The firgure 1 below showed the number of weather events recorded by year.
#plot number of event per year
plot(t, main="Figure 1: Number of event by year",col.main='blue',xlab="Year",ylab="Number of events")
It is clearly showed in the figure 1, the mumber of weather event increasing by year. There were 985 types of weather events recorded in from 1950 to 2011 in US.
They caused a total of 15145 fatalities and 140528 injuries in the US.
The figure 2 present the top 10 weather events that are most harmful to population health. It is creatly showed that Tonado is the leading cause of health consequences.
# create barplot showing the consequences of top ten events ranked by health consequences.
barplot(t(as.matrix(health.storm[1:10,4:2])),
main = "Figure 2: Top 10 events are most harmful to population health ",
names.arg = health.storm$EVTYPE[1:10],
las=3,
cex.names = 0.45,
ylab = "Death/injuried",
beside = TRUE,
col = rainbow(3))
legend(20,50000,c("Total", "Injuried", "Fatalities"),
fill = rainbow(3))
The weather events also made a total of US $427,279,750,338 lost during the period of 1950 to 2011.
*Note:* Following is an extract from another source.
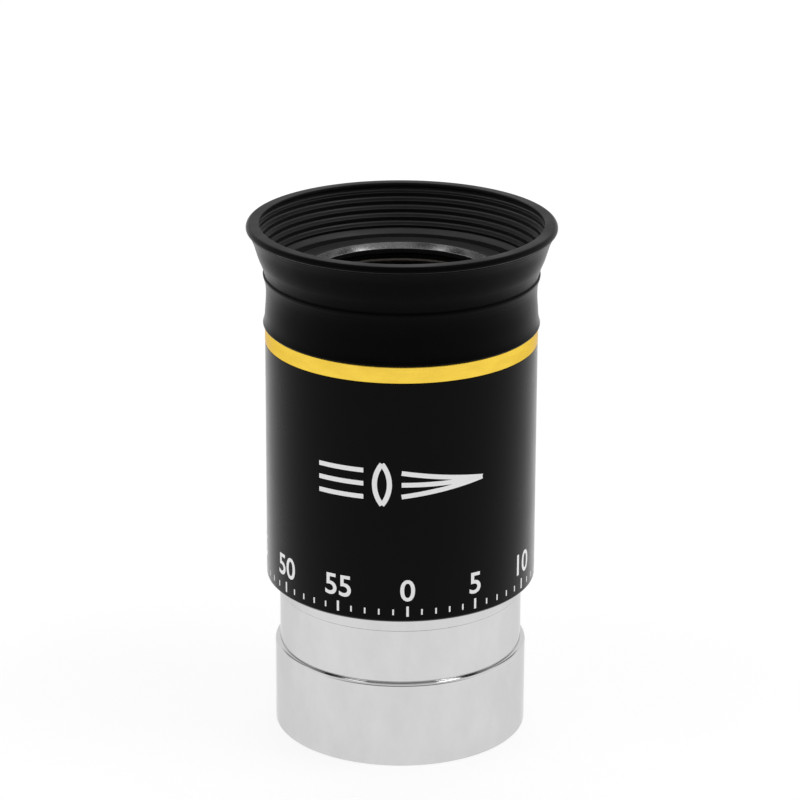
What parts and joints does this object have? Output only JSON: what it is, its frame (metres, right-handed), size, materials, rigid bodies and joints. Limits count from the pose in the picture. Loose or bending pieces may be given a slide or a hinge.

# create barplot of top 10 cause of economic damage caused by weather events.
barplot(t(as.matrix(DMG.storm[1:10,c(4,2,3)])),
main = "Figure 3: Top 10 events have the greatest economic consequences",
names.arg = DMG.storm$EVTYPE[1:10],
las=3,
cex.names = 0.45,
ylab = "Damage in US $",
beside = TRUE,
col = rainbow(3))
legend(20,80000000000,c("Total", "Property", "Crop"),
fill = rainbow(3))
Flood is the leading cause of total and property lost, but drought is the main cause of crop failure.
CONCLUSION
The weather-related events have huge impact on population health and the economy. It is important to be alert and prepared to minimize the consequences.